Something to note is that the list above ends on wedding day. Since there are just a few tasks that extend past wedding day, you should track those in a smaller list elsewhere. Below are ideas of some post-wedding to-do items:

  • Enjoy your honeymoon as a married couple
  • Create a wedding album
  • Post wedding photos online
  • Finalize the wedding video
  • Return your rentals
  • Bring wedding attire to cleaners
  • Send thank-you notes to guests
  • Submit online reviews for your vendors
  • Change your name (social security, driver license, passport, work, bank/credit cards, bills, online accounts, stores, and more)
  • Add your new spouse to all important services (beneficiary or joint bank accounts, retirement plans, health insurances, and more)

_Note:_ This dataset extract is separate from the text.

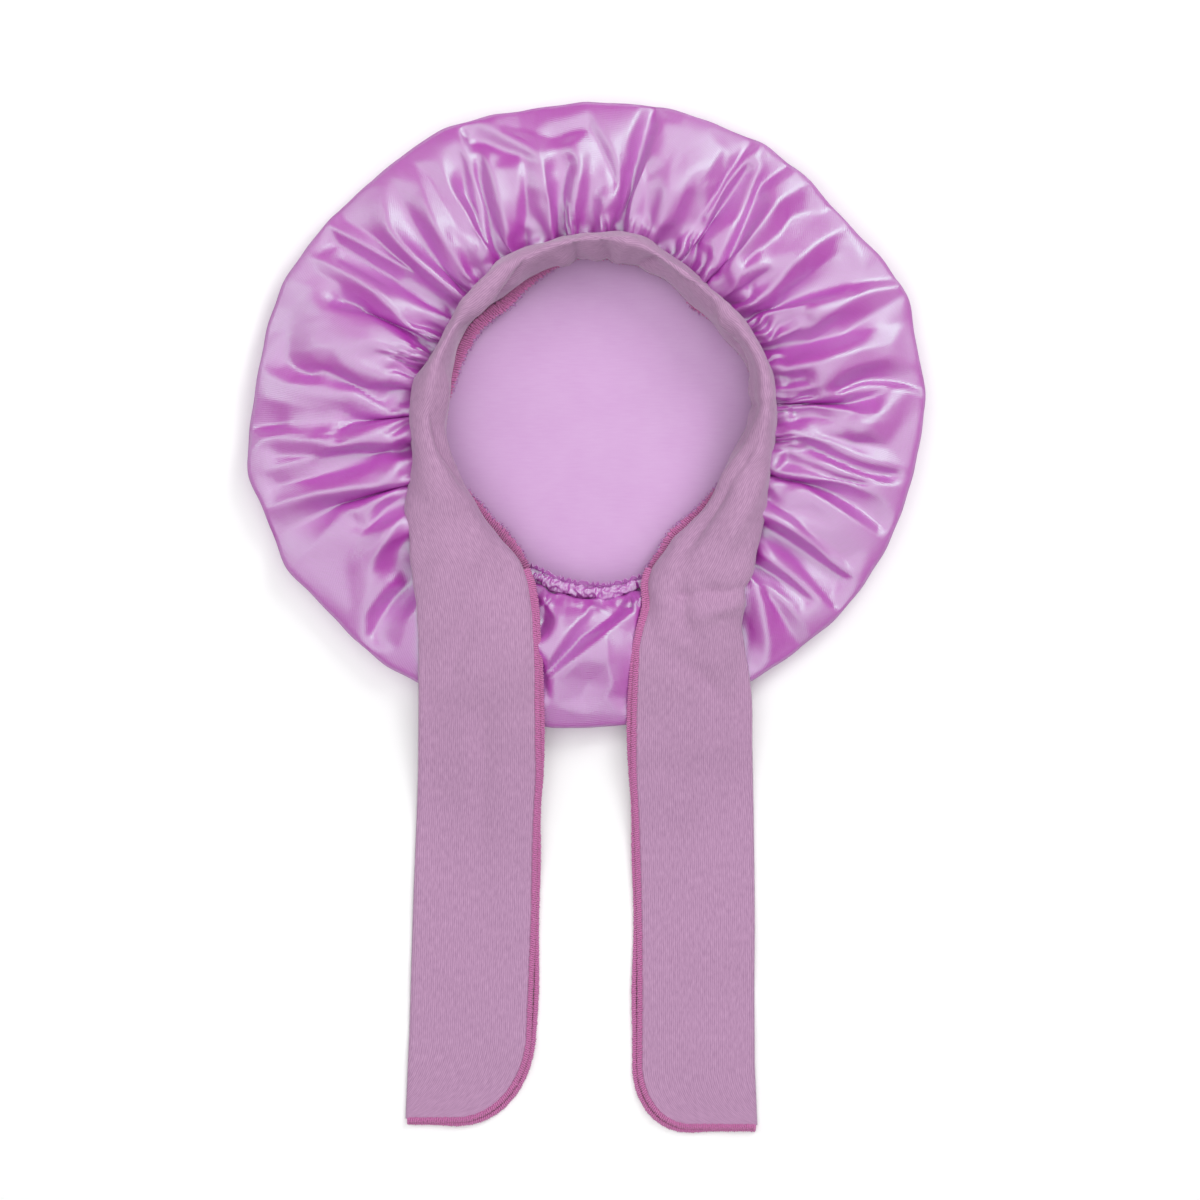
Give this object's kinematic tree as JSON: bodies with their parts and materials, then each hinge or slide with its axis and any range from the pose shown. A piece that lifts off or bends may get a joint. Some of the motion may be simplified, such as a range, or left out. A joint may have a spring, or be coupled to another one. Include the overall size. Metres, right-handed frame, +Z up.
{
  "type": "satin bonnet",
  "caption": "Gathered satin sleep bonnet lying open side up, with a folded jersey tie band round the opening, an elastic nape casing and flat ties.",
  "frame": {"origin": "centre of the crown's flat underside, on the surface that it lies on", "axes": "+Z up, out of the opening; +Y from the nape towards the front of the band; the ties lie along -Y"},
  "size_m": [0.3598, 0.5457, 0.0417],
  "materials": {
    "satin": "glossy polyester satin, face out",
    "jersey": "matte fine-ribbed stretch jersey",
    "overlock_thread": "matte polyester overlock thread"
  },
  "bodies": {
    "root": {"satin_crown": "satin", "nape_casing": "satin", "tie_band": "jersey", "band_seam": "overlock_thread", "left_tie_overlock": "overlock_thread", "right_tie_overlock": "overlock_thread"}
  },
  "joints": []
}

The Amarvelous Prioritized Wedding To-Do List and blank template are available for download above so you can de-stress and get that clear vision for 2020 and years to come. No matter your preference of digital or paper lists, this checklist is for you. If you prefer paper, then you can download and print the handy pre-designed wedding checklist and check off the heart bullets as you go. Or you can download the blank template and handwrite in your tasks and check off as you go. If you prefer digital, then you can download the blank template and use Adobe Acrobat to add text to the document, then use it on your computer to edit as you go by striking through text or deleting text boxes and adding new ones. Feel free to save either document to your smart phone for quick reference.

Cheers to an organized, stress free, and productive 2020!

DISCLAIMER: Any brands listed above are not sponsors.